YOUR OBJECTIVE | Can the data below be echoed back word for word?
◇ ◇ ◇ ◇ ◇ ◇ ◇
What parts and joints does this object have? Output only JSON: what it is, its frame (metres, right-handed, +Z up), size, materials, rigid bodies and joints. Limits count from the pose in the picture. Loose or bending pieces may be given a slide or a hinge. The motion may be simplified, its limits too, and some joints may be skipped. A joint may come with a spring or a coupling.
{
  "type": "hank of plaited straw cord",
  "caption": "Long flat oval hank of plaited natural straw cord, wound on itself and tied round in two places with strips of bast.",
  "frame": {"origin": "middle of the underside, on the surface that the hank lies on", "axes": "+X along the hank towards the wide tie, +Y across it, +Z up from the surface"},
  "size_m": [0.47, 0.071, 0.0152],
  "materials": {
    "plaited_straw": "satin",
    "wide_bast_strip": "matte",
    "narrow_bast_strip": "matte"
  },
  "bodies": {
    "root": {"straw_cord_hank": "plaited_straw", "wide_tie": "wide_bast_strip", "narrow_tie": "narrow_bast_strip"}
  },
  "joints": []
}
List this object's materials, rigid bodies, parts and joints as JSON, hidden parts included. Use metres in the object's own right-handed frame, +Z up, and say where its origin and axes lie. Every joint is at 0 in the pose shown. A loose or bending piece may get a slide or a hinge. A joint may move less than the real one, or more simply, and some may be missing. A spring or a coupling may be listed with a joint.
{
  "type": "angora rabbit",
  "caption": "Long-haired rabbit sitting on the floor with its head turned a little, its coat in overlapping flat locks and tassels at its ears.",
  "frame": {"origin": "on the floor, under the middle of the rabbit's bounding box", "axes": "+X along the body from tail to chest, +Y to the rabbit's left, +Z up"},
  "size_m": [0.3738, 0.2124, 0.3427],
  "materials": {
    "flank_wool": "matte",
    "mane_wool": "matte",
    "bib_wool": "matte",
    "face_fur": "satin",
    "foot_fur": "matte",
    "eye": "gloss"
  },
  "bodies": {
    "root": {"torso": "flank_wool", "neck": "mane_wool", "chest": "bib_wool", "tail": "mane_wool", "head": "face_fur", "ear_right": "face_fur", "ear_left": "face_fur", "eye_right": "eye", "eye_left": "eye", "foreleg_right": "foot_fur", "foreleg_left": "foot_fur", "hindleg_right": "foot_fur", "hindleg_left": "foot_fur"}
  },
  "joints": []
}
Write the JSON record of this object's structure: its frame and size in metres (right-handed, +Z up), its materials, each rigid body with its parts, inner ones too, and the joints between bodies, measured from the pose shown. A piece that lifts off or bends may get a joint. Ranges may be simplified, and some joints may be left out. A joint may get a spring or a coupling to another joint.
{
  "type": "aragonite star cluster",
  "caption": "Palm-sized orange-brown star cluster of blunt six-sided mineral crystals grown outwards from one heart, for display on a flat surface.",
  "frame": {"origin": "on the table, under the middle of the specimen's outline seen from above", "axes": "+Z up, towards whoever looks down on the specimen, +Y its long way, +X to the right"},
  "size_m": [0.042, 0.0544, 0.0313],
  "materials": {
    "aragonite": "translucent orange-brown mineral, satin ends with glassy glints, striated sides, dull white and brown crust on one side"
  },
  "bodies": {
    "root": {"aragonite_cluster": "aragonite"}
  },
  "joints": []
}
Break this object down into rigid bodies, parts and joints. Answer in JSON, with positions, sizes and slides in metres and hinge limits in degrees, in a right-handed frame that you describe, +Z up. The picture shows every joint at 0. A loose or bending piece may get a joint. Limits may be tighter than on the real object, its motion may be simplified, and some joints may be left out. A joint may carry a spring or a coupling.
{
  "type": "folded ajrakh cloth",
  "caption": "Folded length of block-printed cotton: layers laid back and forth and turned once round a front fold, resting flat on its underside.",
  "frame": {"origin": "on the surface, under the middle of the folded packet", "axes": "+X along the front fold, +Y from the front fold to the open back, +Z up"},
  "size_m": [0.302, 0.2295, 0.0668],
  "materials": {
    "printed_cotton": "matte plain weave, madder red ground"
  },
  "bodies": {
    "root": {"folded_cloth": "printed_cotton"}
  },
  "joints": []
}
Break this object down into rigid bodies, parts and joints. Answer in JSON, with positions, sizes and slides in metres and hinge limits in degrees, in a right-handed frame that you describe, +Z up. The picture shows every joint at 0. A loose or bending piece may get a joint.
◇ ◇ ◇ ◇ ◇ ◇ ◇
ANSWER TO THE TASK |
What parts and joints does this object have? Output only JSON: what it is, its frame (metres, right-handed, +Z up), size, materials, rigid bodies and joints. Limits count from the pose in the picture. Loose or bending pieces may be given a slide or a hinge. The motion may be simplified, its limits too, and some joints may be skipped. A joint may come with a spring or a coupling.
{
  "type": "hank of plaited straw cord",
  "caption": "Long flat oval hank of plaited natural straw cord, wound on itself and tied round in two places with strips of bast.",
  "frame": {"origin": "middle of the underside, on the surface that the hank lies on", "axes": "+X along the hank towards the wide tie, +Y across it, +Z up from the surface"},
  "size_m": [0.47, 0.071, 0.0152],
  "materials": {
    "plaited_straw": "satin",
    "wide_bast_strip": "matte",
    "narrow_bast_strip": "matte"
  },
  "bodies": {
    "root": {"straw_cord_hank": "plaited_straw", "wide_tie": "wide_bast_strip", "narrow_tie": "narrow_bast_strip"}
  },
  "joints": []
}
List this object's materials, rigid bodies, parts and joints as JSON, hidden parts included. Use metres in the object's own right-handed frame, +Z up, and say where its origin and axes lie. Every joint is at 0 in the pose shown. A loose or bending piece may get a slide or a hinge. A joint may move less than the real one, or more simply, and some may be missing. A spring or a coupling may be listed with a joint.
{
  "type": "angora rabbit",
  "caption": "Long-haired rabbit sitting on the floor with its head turned a little, its coat in overlapping flat locks and tassels at its ears.",
  "frame": {"origin": "on the floor, under the middle of the rabbit's bounding box", "axes": "+X along the body from tail to chest, +Y to the rabbit's left, +Z up"},
  "size_m": [0.3738, 0.2124, 0.3427],
  "materials": {
    "flank_wool": "matte",
    "mane_wool": "matte",
    "bib_wool": "matte",
    "face_fur": "satin",
    "foot_fur": "matte",
    "eye": "gloss"
  },
  "bodies": {
    "root": {"torso": "flank_wool", "neck": "mane_wool", "chest": "bib_wool", "tail": "mane_wool", "head": "face_fur", "ear_right": "face_fur", "ear_left": "face_fur", "eye_right": "eye", "eye_left": "eye", "foreleg_right": "foot_fur", "foreleg_left": "foot_fur", "hindleg_right": "foot_fur", "hindleg_left": "foot_fur"}
  },
  "joints": []
}
Write the JSON record of this object's structure: its frame and size in metres (right-handed, +Z up), its materials, each rigid body with its parts, inner ones too, and the joints between bodies, measured from the pose shown. A piece that lifts off or bends may get a joint. Ranges may be simplified, and some joints may be left out. A joint may get a spring or a coupling to another joint.
{
  "type": "aragonite star cluster",
  "caption": "Palm-sized orange-brown star cluster of blunt six-sided mineral crystals grown outwards from one heart, for display on a flat surface.",
  "frame": {"origin": "on the table, under the middle of the specimen's outline seen from above", "axes": "+Z up, towards whoever looks down on the specimen, +Y its long way, +X to the right"},
  "size_m": [0.042, 0.0544, 0.0313],
  "materials": {
    "aragonite": "translucent orange-brown mineral, satin ends with glassy glints, striated sides, dull white and brown crust on one side"
  },
  "bodies": {
    "root": {"aragonite_cluster": "aragonite"}
  },
  "joints": []
}
Break this object down into rigid bodies, parts and joints. Answer in JSON, with positions, sizes and slides in metres and hinge limits in degrees, in a right-handed frame that you describe, +Z up. The picture shows every joint at 0. A loose or bending piece may get a joint. Limits may be tighter than on the real object, its motion may be simplified, and some joints may be left out. A joint may carry a spring or a coupling.
{
  "type": "folded ajrakh cloth",
  "caption": "Folded length of block-printed cotton: layers laid back and forth and turned once round a front fold, resting flat on its underside.",
  "frame": {"origin": "on the surface, under the middle of the folded packet", "axes": "+X along the front fold, +Y from the front fold to the open back, +Z up"},
  "size_m": [0.302, 0.2295, 0.0668],
  "materials": {
    "printed_cotton": "matte plain weave, madder red ground"
  },
  "bodies": {
    "root": {"folded_cloth": "printed_cotton"}
  },
  "joints": []
}
Break this object down into rigid bodies, parts and joints. Answer in JSON, with positions, sizes and slides in metres and hinge limits in degrees, in a right-handed frame that you describe, +Z up. The picture shows every joint at 0. A loose or bending piece may get a joint.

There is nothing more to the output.